Thank you very much for your help.
FunkyPeanut
 A: Suppose that $a_n\leq b_n$ for any $n\in\mathbb N$. Assume that both $\sum_{n=1}^{\infty} a_n$ and $\sum_{n=1}^{\infty} b_n$ exist (otherwise, the question simply doesn't make sense).

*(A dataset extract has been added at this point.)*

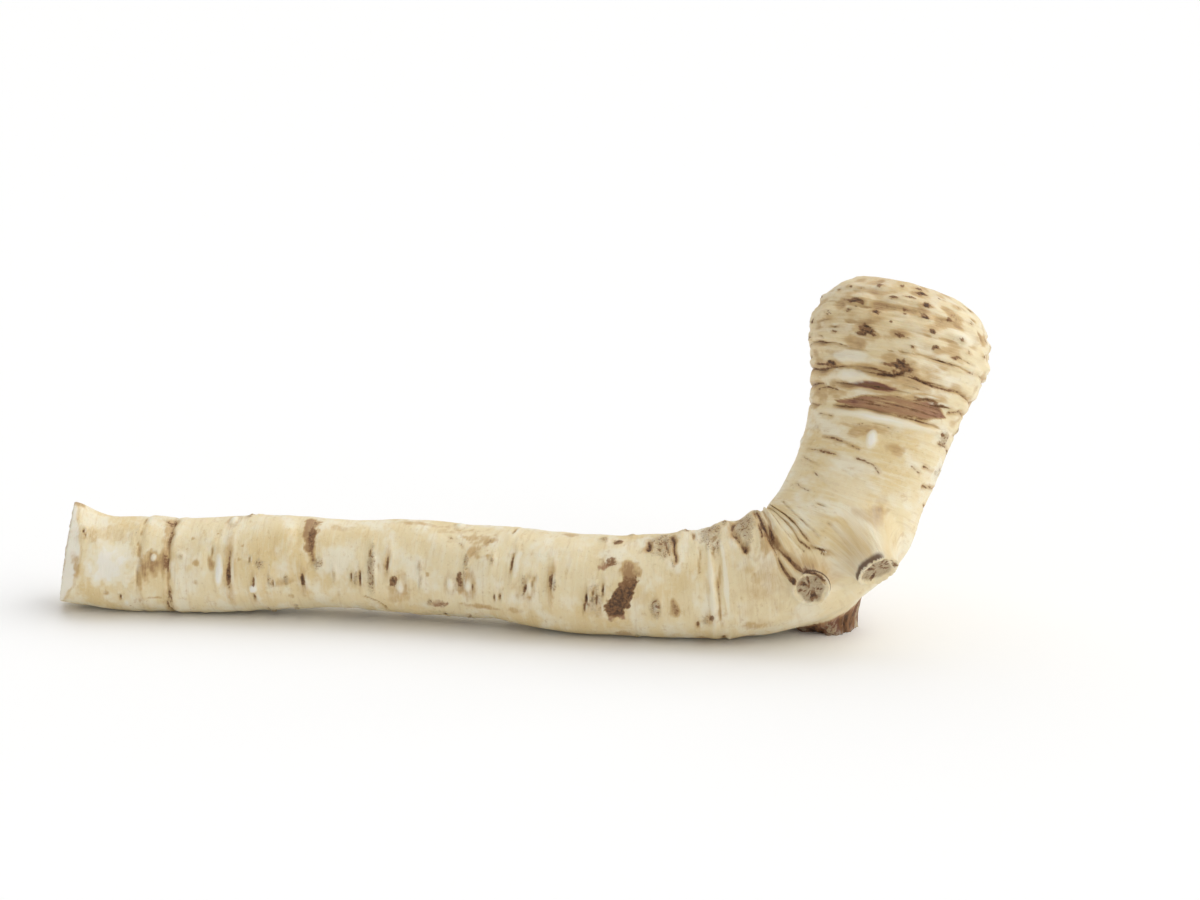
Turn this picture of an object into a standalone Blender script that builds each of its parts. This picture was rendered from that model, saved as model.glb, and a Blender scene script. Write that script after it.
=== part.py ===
"""A horseradish root, dug, topped and tailed. A long shank lies on the table, bends up at an elbow and
swells into a crown ringed with leaf scars. It grew as one piece, so it is one solid, in metres, +Z up,
resting on z = 0.

The skin is one sheet of faces wrapped round a bent middle line. A place on the skin is (along, around):
how many millimetres along the root from the tail cut, and how many degrees round it. Around is 0 on the
front (-Y), 90 on top of the shank, which runs on as the inner side of the bend, and -90 underneath.
"""

import math

import bmesh
import bpy
import numpy as np
from mathutils import Matrix, Vector, noise

MM = 0.001
NODE = "horseradish_root"

# Sections through the root from the tail cut to the crown's top, in millimetres and degrees: the middle
# of the section, how steeply the root rises there, how far it swings to the front (-) or back (+), and
# its radius
SECTIONS = [
    # x, y, z, rise, swing, radius
    (-168.5, 34.0, 18.6, -11, 10, 15.6),  # the tail cut, made aslant
    (-152.0, 34.5, 16.9, -4, 0, 16.8),
    (-129.0, 33.0, 16.6, 0, -5, 17.3),
    (-99.0, 29.5, 18.0, 2, -7, 16.9),
    (-67.0, 25.0, 18.9, 2, -8, 16.6),
    (-35.0, 19.5, 19.3, 0, -11, 16.7),
    (-9.0, 13.5, 19.1, -2, -13, 17.2),
    (12.0, 8.0, 18.4, -2, -12, 17.5),
    (34.0, 3.5, 17.9, 0, -9, 17.8),
    (55.0, 1.0, 18.4, 3, -4, 18.5),
    (72.5, 0.0, 20.8, 6, 0, 20.0),
    (87.4, 0.5, 24.1, 11, 0, 21.6),  # the elbow, whose sections fan out round its inner corner
    (99.8, 2.0, 28.4, 40, 0, 22.4),
    (109.0, 4.8, 36.1, 64, 0, 25.2),
    (118.2, 11.0, 53.1, 74, 0, 24.2),  # the neck
    (122.8, 15.0, 64.1, 77, 0, 25.1),
    (127.1, 20.0, 77.8, 78, 0, 26.9),
    (130.6, 23.9, 88.5, 78, 0, 30.3),
    (132.8, 27.9, 99.5, 78, 0, 32.0),  # the crown, at its widest
    (134.5, 30.9, 107.7, 77, 0, 29.9),
    (136.0, 33.4, 114.0, 76, 0, 25.0),
    (136.7, 34.9, 117.4, 75, 0, 19.4),  # the rim of the crown's cut top
]
LEAN = 20  # degrees that the bend's plane leans back
MIDDLE = (-3.5, 16.6)  # x and y in SECTIONS of the point on the table that becomes the origin

# How finely the skin is divided: faces round it, the rings' spacing in mm from each place on, and the
# rings on each cut face as shares of its radius
SIDES = 52
RING_STEPS = [(0, 4.2), (12, 6.4), (24, 4.2), (44, 7.0), (222, 3.2), (292, 4.0), (318, 1.9)]
TAIL_CAP = (0.93, 0.6, 0.25)
CROWN_CAP = (0.8, 0.55, 0.28)
FACE_GRAIN, FACE_RELIEF = 6.0, 1.6  # size and height of a cut face's roughness, in mm

# Broad, uneven growth: size and height of its bumps, in mm
LUMP_SIZE, LUMP_HEIGHT = 30.0, 1.1
KNOT_SIZE, KNOT_HEIGHT = 9.0, 0.5
MEAN_RADIUS = 20.0

# The skin flares to a lip at the tail cut
LIP_AROUND, LIP_WIDTH, LIP_LENGTH, LIP_HEIGHT = 88, 34, 10.0, 5.0

# Grooves right round the root: along, depth, half width in mm
SHANK_GROOVES = [(29.8, 0.6, 1.6), (41.2, 0.9, 1.6), (239.5, 0.5, 2.0)]
CROWN_GROOVES = [
    (329.0, 0.9, 1.4),
    (337.0, 0.9, 1.5),
    (343.5, 1.1, 1.5),
    (350.6, 1.0, 1.4),
    (358.5, 0.8, 1.6),
    (364.5, 0.8, 1.4),
    (369.8, 0.7, 1.2),
]
GROOVE_WANDER = 1.3  # mm that a groove wanders along the root

# The neck's skin folds over the shank's at the elbow: along, around, lengthwise and sideways reach, height
FOLD = (266.8, 68, 3.4, 62, 1.2)
FOLD_CREASE = (261.0, 68, 2.4, 58, -1.6)

# Corky wrinkles, slits and scars: along, around, half length in mm, half width in degrees, height in mm
SCARS = [
    (228.5, 72, 3.2, 20, 1.3),
    (243.0, 70, 3.6, 22, 1.5),
    (250.0, 72, 2.2, 22, -1.2),
    (254.5, 80, 2.6, 24, 1.2),
    (200.0, -8, 3.4, 24, -0.7),
    (89.0, 38, 2.4, 24, -0.8),
    (57.5, 4, 2.0, 14, -0.8),
    (117.0, -16, 2.6, 12, 0.8),
    (160.0, 150, 4.0, 26, -0.8),
    (112.0, 200, 3.4, 22, 0.9),
    (290.0, 190, 4.5, 20, -0.9),
    (300.0, 130, 4.0, 18, 0.8),
]

# Dormant buds stand in rows between the leaf scars
BUD_ROWS = [(340.2, 9), (347.0, 9), (354.6, 11), (361.5, 12), (367.2, 10)]  # along, buds in the row
BUD_SIZE, BUD_HEIGHT = 3.0, 0.9
BUD_SHIFT = 137.5  # degrees from one row to the next, as leaves are set on a stem

# Side roots cut off short: where on the skin they leave the root, the way they point, radius, and how
# far they stand out of the skin
STUBS = [
    (268.5, -25, (0.22, -0.92, -0.32), 5.0, 2.4),  # a round scar on the front of the elbow
    (282.0, -41, (0.56, -0.60, -0.57), 8.3, 6.6),  # a thicker one at the outer side of the bend
    (270.6, 228, (0.20, -0.12, -0.97), 7.8, 12.5),  # under the elbow, where it bears on the table
    (252.0, 198, (-0.10, 0.66, -0.74), 7.0, 14.0),  # behind the elbow, the third foot
    (104.0, 168, (-0.25, 0.92, 0.30), 3.8, 3.0),  # thin ones on the back of the shank and the neck
    (305.0, 196, (0.35, 0.92, -0.12), 4.6, 3.2),
]
# How the skin is drawn out into a stub, in shares of the stub's radius: the skin up to STUB_END from its
# axis becomes the stub's end, and from there to STUB_EDGE its flank
STUB_END, STUB_EDGE = 1.3, 2.2
STUB_DEPTH = 26.0  # skin that lies deeper than this below a stub's foot is the root's far side, and stays
STUB_HOLLOW = 0.16  # how deep the end is hollowed
STUB_LUMP, STUB_GRAIN = 1.4, 5.0  # height and size of a stub's lumps, in mm

SKIN_COLOUR = (0.80, 0.69, 0.48, 1)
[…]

It is not difficult to show that in this case, the sum $\sum_{n=1}^{\infty} (a_n-b_n)$ exists, too, and is equal to $\sum_{n=1}^{\infty} a_n-\sum_{n=1}^{\infty} b_n$. Now, since $a_n\leq b_n$ for all $n\in\mathbb N$, it follows that for any $N\in\mathbb N$, $\sum_{n=1}^N(a_n-b_n)\leq 0$. Taking the limit,
$$\sum_{n=1}^{\infty} a_n-\sum_{n=1}^{\infty} b_n=\sum_{n=1}^{\infty}(a_n-b_n)\underset{\text{def}}{=}\lim_{N\to\infty}\sum_{n=1}^N(a_n-b_n)\leq0,$$
which is what we needed to show.
Added: If $b_n\geq a_n\geq 0$ for all $n\in\mathbb N$, then that $\sum_{n=1}^{\infty} b_n$ exists implies also that $\sum_{n=1}^{\infty} a_n$ exists, too. This is because
$$0\leq\sum_{n=1}^{N}a_n\leq\sum_{n=1}^{N}b_n\leq\lim_{N\to\infty}\sum_{n=1}^{N}b_n=\sum_{n=1}^{\infty}b_n<\infty\quad\forall N\in\mathbb N.$$
Therefore the sequence $(\sum_{n=1}^{N}a_n)_{N\in\mathbb N}$ is monotonically increasing and bounded above, so its limit $\sum_{n=1}^{\infty}a_n$ exists. In addition, since $\sum_{n=1}^{N}a_n\leq\sum_{n=1}^{\infty}b_n$ for all $N\in\mathbb N$, this inequality is preserved in the limit: $\sum_{n=1}^{\infty}a_n\leq\sum_{n=1}^{\infty}b_n.$
If you combine these results, you have everything you need to prove your main claim.